Ask her where the crime was, and Fleischmann will point out exactly how her bosses at JPMorgan Chase committed criminal fraud: It’s right there in the documents; just hand her a highlighter and some Post-it notes – “We lawyers love flags” – and you will not find a more enthusiastic tour guide through a gazillion-page prospectus than Alayne Fleischmann.

She believes the proof is easily there for all the elements of the crime as defined by federal law – the bank made material misrepresentations, it made material omissions, and it did so willfully and with specific intent, consciously ignoring warnings from inside the firm and out.

She’d like to see something done about it, emphasizing that there still is time. The statute of limitations for wire fraud, for instance, has not run out, and she strongly believes there’s a case there, against the bank’s executives. She has no financial interest in any of this, no motive other than wanting the truth out. But more than anything, she wants it to be over.

In today’s America, someone like Fleischmann – an honest person caught for a little while in the wrong place at the wrong time – has to be willing to live through an epic ordeal just to get to the point of being able to open her mouth and tell a truth or two. And when she finally gets there, she still has to risk everything to take that last step. “The assumption they make is that I won’t blow up my life to do it,” Fleischmann says. “But they’re wrong about that.”

Good for her, and great for her that it’s finally out. But the big-picture ending still stings. She hopes otherwise, but the likely final verdict is a Pyrrhic victory.

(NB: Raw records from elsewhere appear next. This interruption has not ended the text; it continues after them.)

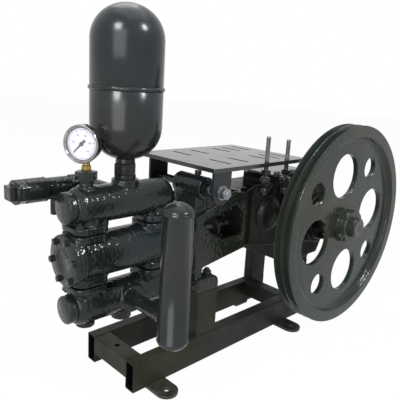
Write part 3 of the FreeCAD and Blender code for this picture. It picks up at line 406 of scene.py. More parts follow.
def merged(*nodes):
    """A bmesh of CAD nodes' meshes with their loose triangles joined."""
    bm = bmesh.new()
    for node in nodes:
        bm.from_mesh(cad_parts[node].data)
    bmesh.ops.remove_doubles(bm, verts=bm.verts, dist=1e-6)
    bmesh.ops.dissolve_limit(bm, angle_limit=math.radians(0.5), verts=bm.verts, edges=bm.edges)
    return bm


def bevelled(bm, edges, width, segments=2):
    """Round edges of a bmesh in place, by a width in metres."""
    bmesh.ops.bevel(bm, geom=list(edges), offset=width, offset_type="OFFSET", affect="EDGES",
                    segments=segments, profile=0.5, material=-1, clamp_overlap=True)


def crisp_edges(bm, angle=30.0):
    """Edges where two faces meet at more than an angle."""
    limit = math.radians(angle)
    return [e for e in bm.edges if len(e.link_faces) == 2 and e.calc_face_angle(0.0) > limit]


def evened(mesh, sharp=38.0):
    """The same mesh with normals that follow its large faces, so flat faces shade flat."""
    holder = placed("holder", smooth(mesh, sharp))
    holder.modifiers.new("weights", "WEIGHTED_NORMAL").keep_sharp = True
    return settled(holder)


def flat_piece(node, bm, finish, body="base"):
    """A CAD node's piece whose flat faces shade flat right up to their rounded edges."""
    finished(node + "_dressed", evened(mesh_of("dressed", bm)), finish, body, (node,))


def dressed(node, finish, width, body="base", segments=2):
    """A CAD node's own shape with its sharp edges rounded."""
    bm = merged(node)
    bevelled(bm, crisp_edges(bm), width, segments)
    flat_piece(node, bm, finish, body)


def casting(name, nodes, finish, rounds, cell=None):
    """A casting: the nodes' shape with blended corners and a slightly lumpy skin."""
    made = placed(name + "_rough", mesh_of(name + "_rough", merged(*nodes)))
    skin = made.modifiers.new("skin", "REMESH")
    skin.mode = "VOXEL"
    skin.voxel_size = cell or sizes().casting_cell
    soften = made.modifiers.new("soften", "SMOOTH")
    soften.factor = 0.5
    soften.iterations = rounds
    sand = bpy.data.textures.new(name + "_sand", "CLOUDS")
    sand.noise_scale = 0.006
    sand.noise_depth = 3
    lumps = made.modifiers.new("lumps", "DISPLACE")
    lumps.texture = sand
    lumps.texture_coords = "LOCAL"
    lumps.mid_level = 0.5
    lumps.strength = sizes().casting_grain
    finished(name, smooth(settled(made), 180.0), finish, "base", nodes)


def stood(base, axis):
    """The frame at a point with its Z along an axis."""
    return Matrix.Translation(base) @ Z_AXIS.rotation_difference(Vector(axis)).to_matrix().to_4x4()


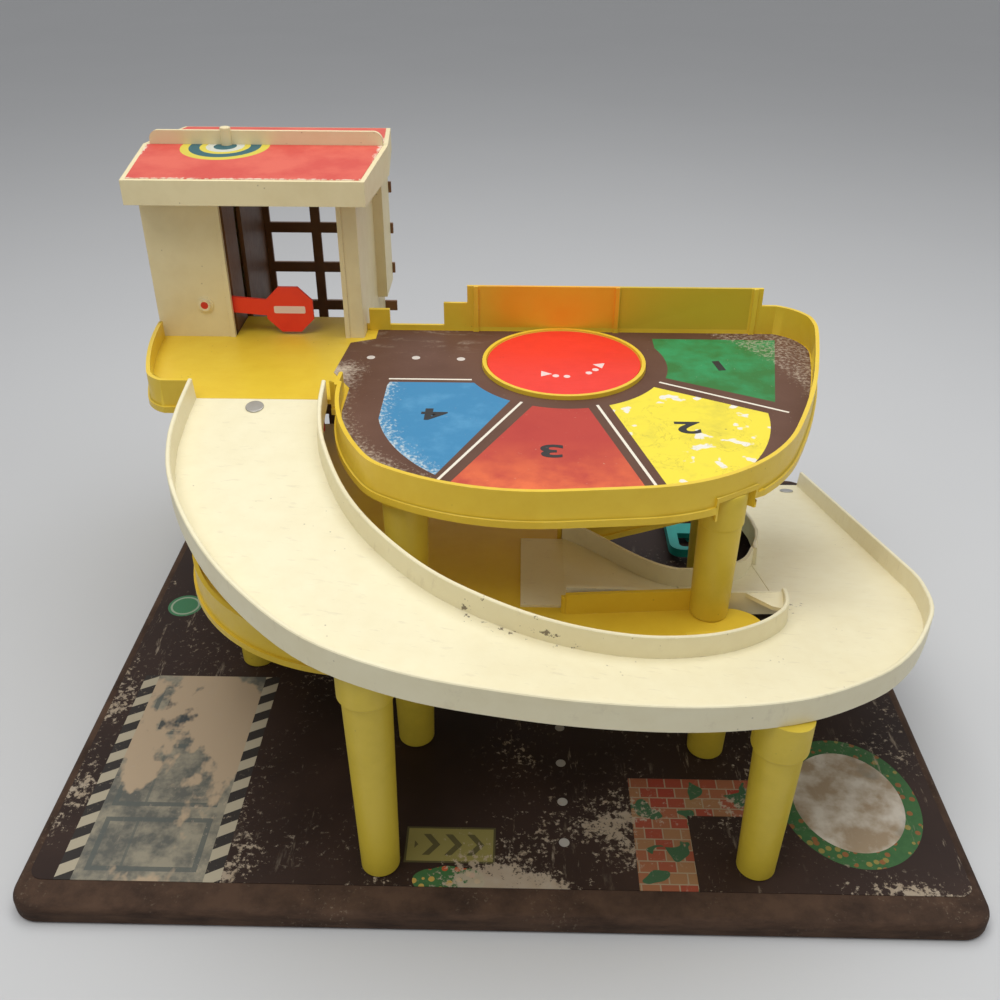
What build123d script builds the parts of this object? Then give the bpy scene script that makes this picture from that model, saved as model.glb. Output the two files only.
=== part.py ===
from build123d import *
from math import atan2, cos, degrees, hypot, pi, radians, sin, sqrt, tan
import os

os.makedirs("parts", exist_ok=True)

# Toy parking garage with a lift, millimetres. +Z is up, +X is to the right and +Y goes to the
# back. The origin is the middle of the base board's underside.

# ---------------------------------------------------------------- driving dimensions
base_width = 508.0
base_depth = 440.0
board_thickness = 11.6
board_corner_radius = 16.0
board_edge_radius = 4.0
sheet_thickness = 0.4
sheet_side_margin = 6.0
sheet_front_margin = 18.0

second_deck_height = 107.0
top_deck_height = 192.0
deck_floor_thickness = 3.0
rim_thickness = 2.4
rim_height = 11.5
skirt_depth = 9.5
lip_height = 4.0
lip_width = 1.6

running_clearance = 0.08
seat_gap = 0.2
moving_gap = 0.4

leg_foot_radius = 10.6
leg_top_radius = 12.8
collar_radius = 14.4
collar_height = 11.0
screw_shank_radius = 1.6
screw_head_radius = 4.0
screw_head_height = 2.4
screw_length = 24.0

ramp_floor_thickness = 2.5
ramp_wall_thickness = 2.4
ramp_wall_height = 13.0
ramp_wall_draft = 0.8
straight_gradient = 0.307
ramp_end_height = 14.7
rivet_shank_radius = 2.7
rivet_head_radius = 5.4
rivet_head_height = 0.8

tower_left = -234.0
tower_right = -97.0
tower_front = 95.5
tower_back = 212.0
tower_wall = 2.5
shaft_left = -184.0
shaft_right = -109.5
shaft_front = 132.0
door_header = 6.0
roof_base_height = 287.0

turntable_x = 36.0
turntable_y = 57.0
turntable_radius = 49.0
turntable_thickness = 2.0

base_top = board_thickness + sheet_thickness
half_width = base_width / 2
half_depth = base_depth / 2


def finish(builder, name):
    """Label a finished piece and write its file."""
    builder.part.label = name
    export_step(builder.part, f"parts/{name}.step")


# ---------------------------------------------------------------- base board and its sheet
deck_legs = {
    "front_left": (-52.0, -93.0),
    "front_right": (122.5, -99.0),
    "rear_right": (143.0, 65.0),
    "side": (-163.5, -23.0),
}
pillars = {
    "front_left": (-53.0, -82.0),
    "front_right": deck_legs["front_right"],
    "rear_right": deck_legs["rear_right"],
}
ramp_legs = {
    "left": (-63.0, -187.0),
    "right": (137.0, -187.0),
}
screw_places = list(deck_legs.values()) + list(ramp_legs.values())
hoist_x = 147.0
hoist_y = 126.0
hoist_ram_radius = 7.0
hoist_ram_depth = 6.0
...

Because after all this activity, all these court actions, all these penalties (both real and abortive), even after a fair amount of noise in the press, the target companies remain more ascendant than ever. The people who stole all those billions are still in place. And the bank is more untouchable than ever – former Debevoise & Plimpton hotshots Mary Jo White and Andrew Ceresny, who represented Chase for some of this case, have since been named to the two top jobs at the SEC. As for the bank itself, its stock price has gone up since the settlement and flirts weekly with five-year highs. They may lose the odd battle, but the markets clearly believe the banks won the war. Truth is one thing, and if the right people fight hard enough, you might get to hear it from time to time. But justice is different, and still far enough away.